» **The data**
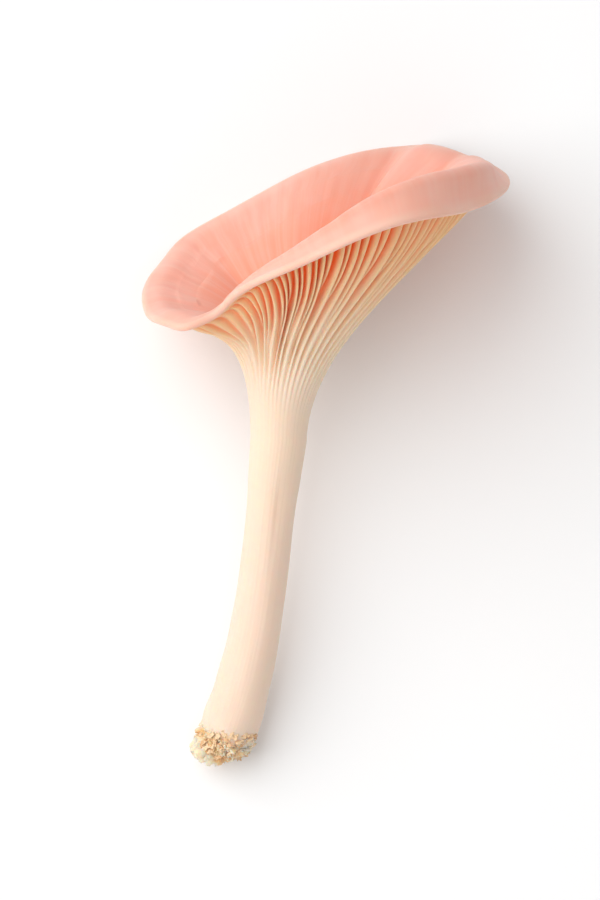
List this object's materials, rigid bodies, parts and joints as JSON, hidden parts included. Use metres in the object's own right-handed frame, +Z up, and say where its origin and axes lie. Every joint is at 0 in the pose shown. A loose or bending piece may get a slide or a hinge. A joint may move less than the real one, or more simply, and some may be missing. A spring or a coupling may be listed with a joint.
{
  "type": "oyster mushroom",
  "caption": "Pink oyster mushroom, picked whole and lying on its back: long bent stem with a torn foot, and a tilted funnel cap with a rolled lip and gills running down to the neck.",
  "frame": {"origin": "centre of the bounding box, on the surface that the mushroom lies on", "axes": "+Z up from the surface, +Y from the torn foot towards the cap, +X to the right as seen from above with the cap away"},
  "size_m": [0.0724, 0.1292, 0.0588],
  "materials": {
    "mushroom_flesh": "soft matte flesh: salmon pink cap, cream gills with orange-brown depths, cream stem"
  },
  "bodies": {
    "root": {"mushroom": "mushroom_flesh"}
  },
  "joints": []
}
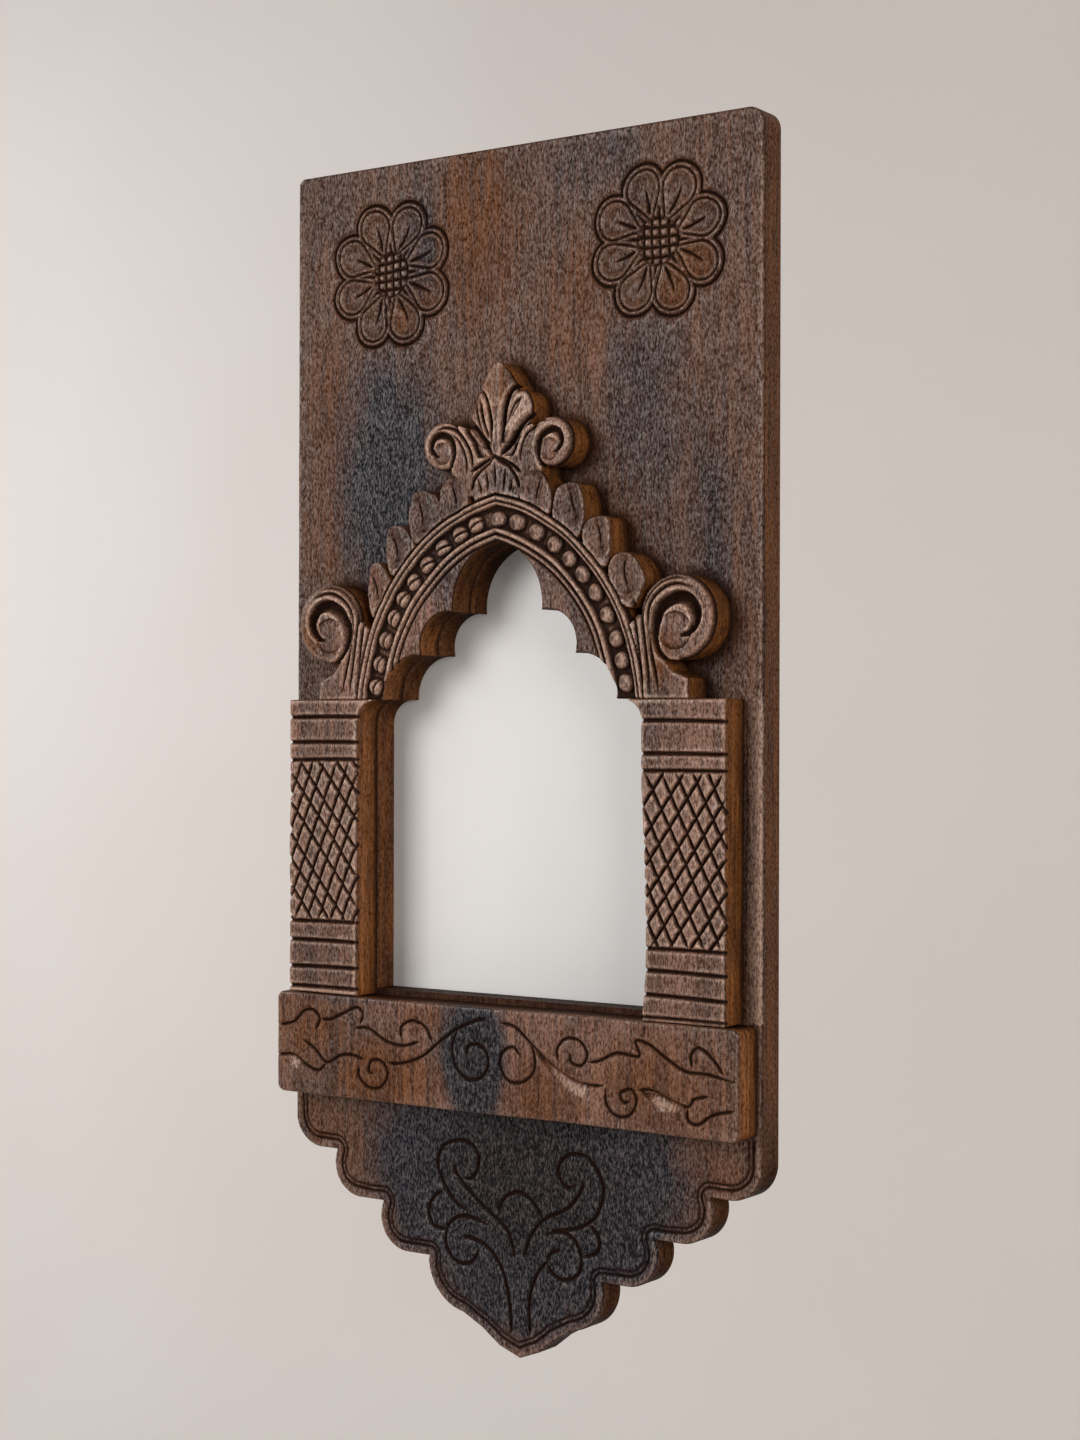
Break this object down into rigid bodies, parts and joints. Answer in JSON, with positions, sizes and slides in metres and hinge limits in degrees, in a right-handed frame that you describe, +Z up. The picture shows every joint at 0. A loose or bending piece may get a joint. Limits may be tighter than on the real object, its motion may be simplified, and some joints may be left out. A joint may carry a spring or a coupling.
{
  "type": "carved niche wall mirror",
  "caption": "Tall carved wooden wall mirror with a scalloped apron, a cusped arch on banded pillars, a vine-carved sill and two rosettes.",
  "frame": {"origin": "on the wall plane, at the centre line, level with the line where the arch springs from the pillars; centre of the rear cover's face in X", "axes": "+X to the viewer's right, +Y into the wall, +Z up"},
  "size_m": [0.282, 0.037, 0.603],
  "materials": {
    "stained_board": "dark walnut stain, satin, blotchy",
    "stained_frame": "dark walnut stain, waxed, worn pale on raised edges",
    "mirror": "slightly hazy aged silvering",
    "hardboard": "smooth brown hardboard",
    "steel": "zinc plated",
    "felt": "dark wool felt"
  },
  "bodies": {
    "root": {"backboard": "stained_board", "arch_crest": "stained_frame", "left_pillar": "stained_frame", "right_pillar": "stained_frame", "sill_rail": "stained_frame", "mirror_glass": "mirror", "back_cover": "hardboard", "arch_screws": "steel", "pillar_screws": "steel", "sill_screws": "steel", "cover_screws": "steel", "left_hanging_plate": "steel", "right_hanging_plate": "steel", "plate_screws": "steel", "left_wall_pad": "felt", "right_wall_pad": "felt"}
  },
  "joints": []
}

» **Written instruction**
Extract the entries above verbatim.

» **Written solution**
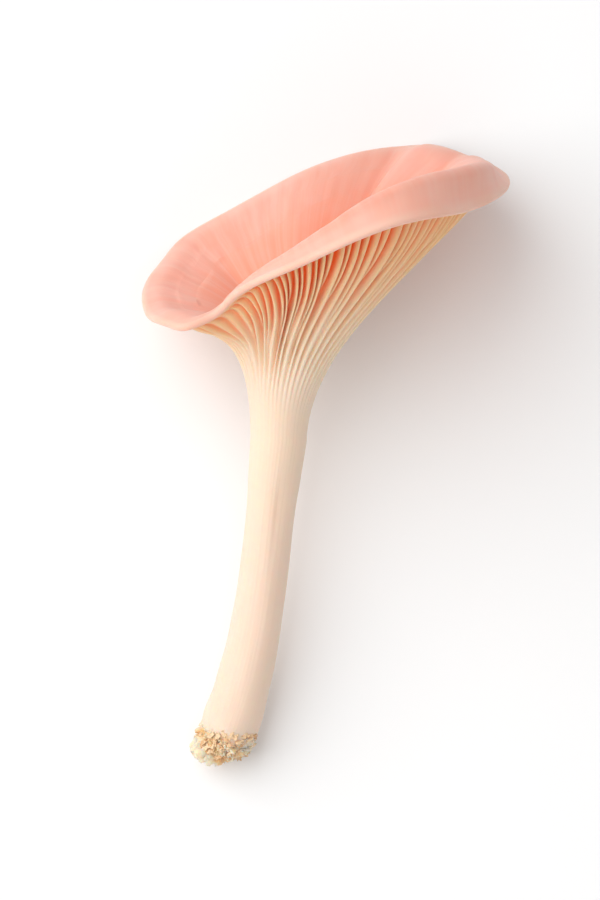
List this object's materials, rigid bodies, parts and joints as JSON, hidden parts included. Use metres in the object's own right-handed frame, +Z up, and say where its origin and axes lie. Every joint is at 0 in the pose shown. A loose or bending piece may get a slide or a hinge. A joint may move less than the real one, or more simply, and some may be missing. A spring or a coupling may be listed with a joint.
{
  "type": "oyster mushroom",
  "caption": "Pink oyster mushroom, picked whole and lying on its back: long bent stem with a torn foot, and a tilted funnel cap with a rolled lip and gills running down to the neck.",
  "frame": {"origin": "centre of the bounding box, on the surface that the mushroom lies on", "axes": "+Z up from the surface, +Y from the torn foot towards the cap, +X to the right as seen from above with the cap away"},
  "size_m": [0.0724, 0.1292, 0.0588],
  "materials": {
    "mushroom_flesh": "soft matte flesh: salmon pink cap, cream gills with orange-brown depths, cream stem"
  },
  "bodies": {
    "root": {"mushroom": "mushroom_flesh"}
  },
  "joints": []
}
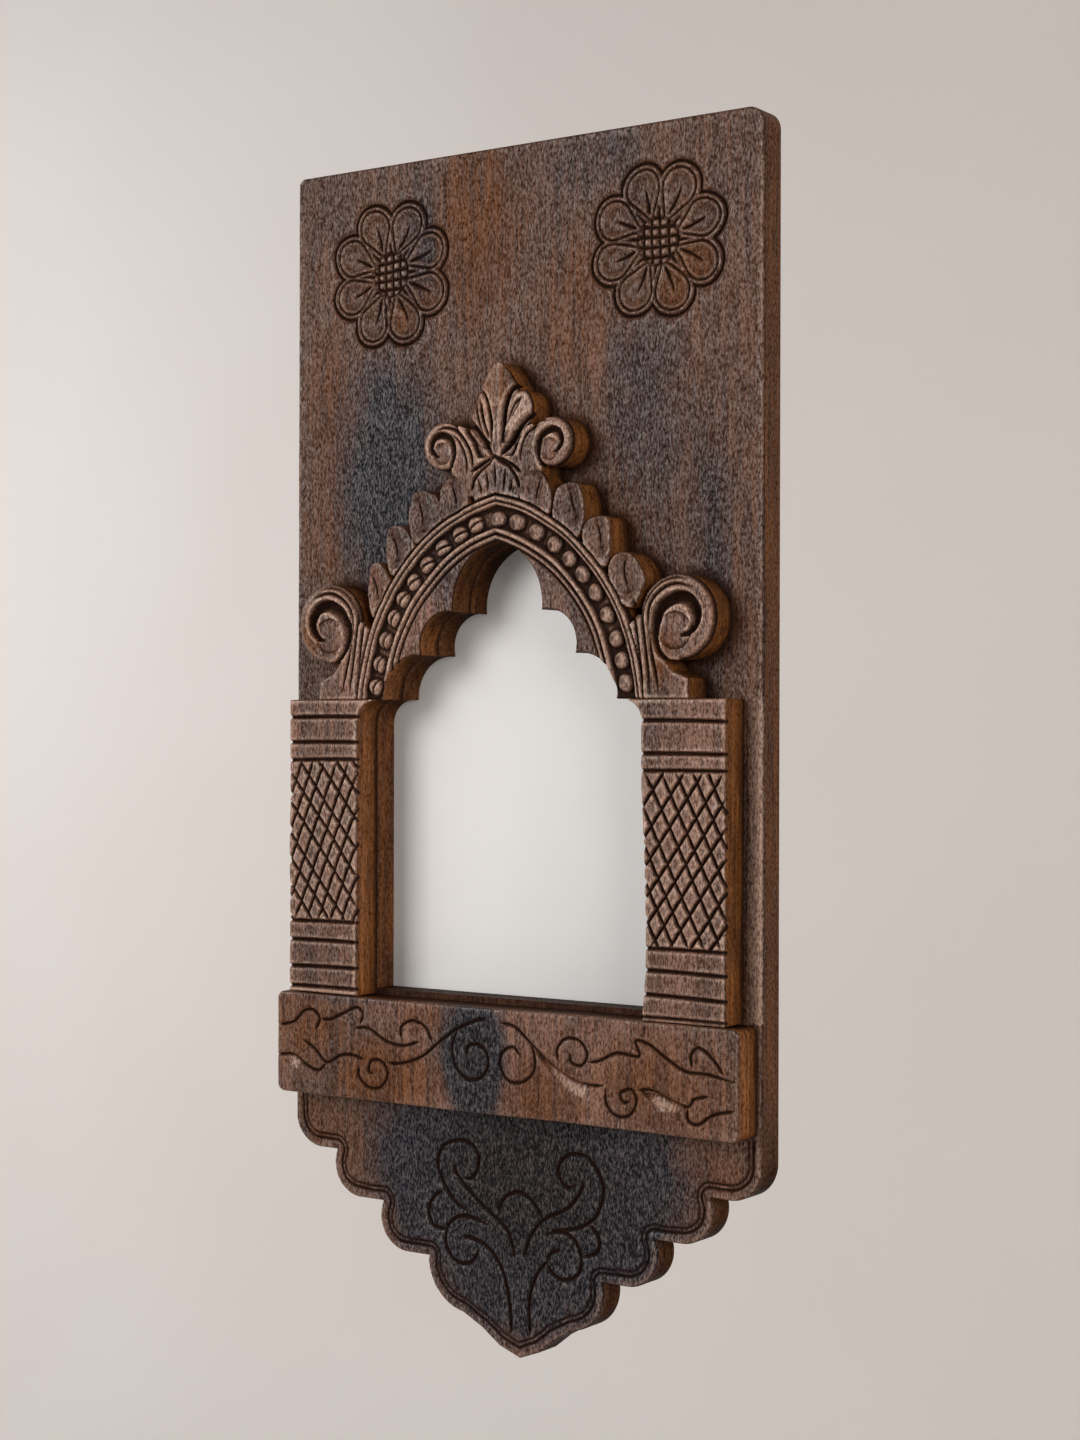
Break this object down into rigid bodies, parts and joints. Answer in JSON, with positions, sizes and slides in metres and hinge limits in degrees, in a right-handed frame that you describe, +Z up. The picture shows every joint at 0. A loose or bending piece may get a joint. Limits may be tighter than on the real object, its motion may be simplified, and some joints may be left out. A joint may carry a spring or a coupling.
{
  "type": "carved niche wall mirror",
  "caption": "Tall carved wooden wall mirror with a scalloped apron, a cusped arch on banded pillars, a vine-carved sill and two rosettes.",
  "frame": {"origin": "on the wall plane, at the centre line, level with the line where the arch springs from the pillars; centre of the rear cover's face in X", "axes": "+X to the viewer's right, +Y into the wall, +Z up"},
  "size_m": [0.282, 0.037, 0.603],
  "materials": {
    "stained_board": "dark walnut stain, satin, blotchy",
    "stained_frame": "dark walnut stain, waxed, worn pale on raised edges",
    "mirror": "slightly hazy aged silvering",
    "hardboard": "smooth brown hardboard",
    "steel": "zinc plated",
    "felt": "dark wool felt"
  },
  "bodies": {
    "root": {"backboard": "stained_board", "arch_crest": "stained_frame", "left_pillar": "stained_frame", "right_pillar": "stained_frame", "sill_rail": "stained_frame", "mirror_glass": "mirror", "back_cover": "hardboard", "arch_screws": "steel", "pillar_screws": "steel", "sill_screws": "steel", "cover_screws": "steel", "left_hanging_plate": "steel", "right_hanging_plate": "steel", "plate_screws": "steel", "left_wall_pad": "felt", "right_wall_pad": "felt"}
  },
  "joints": []
}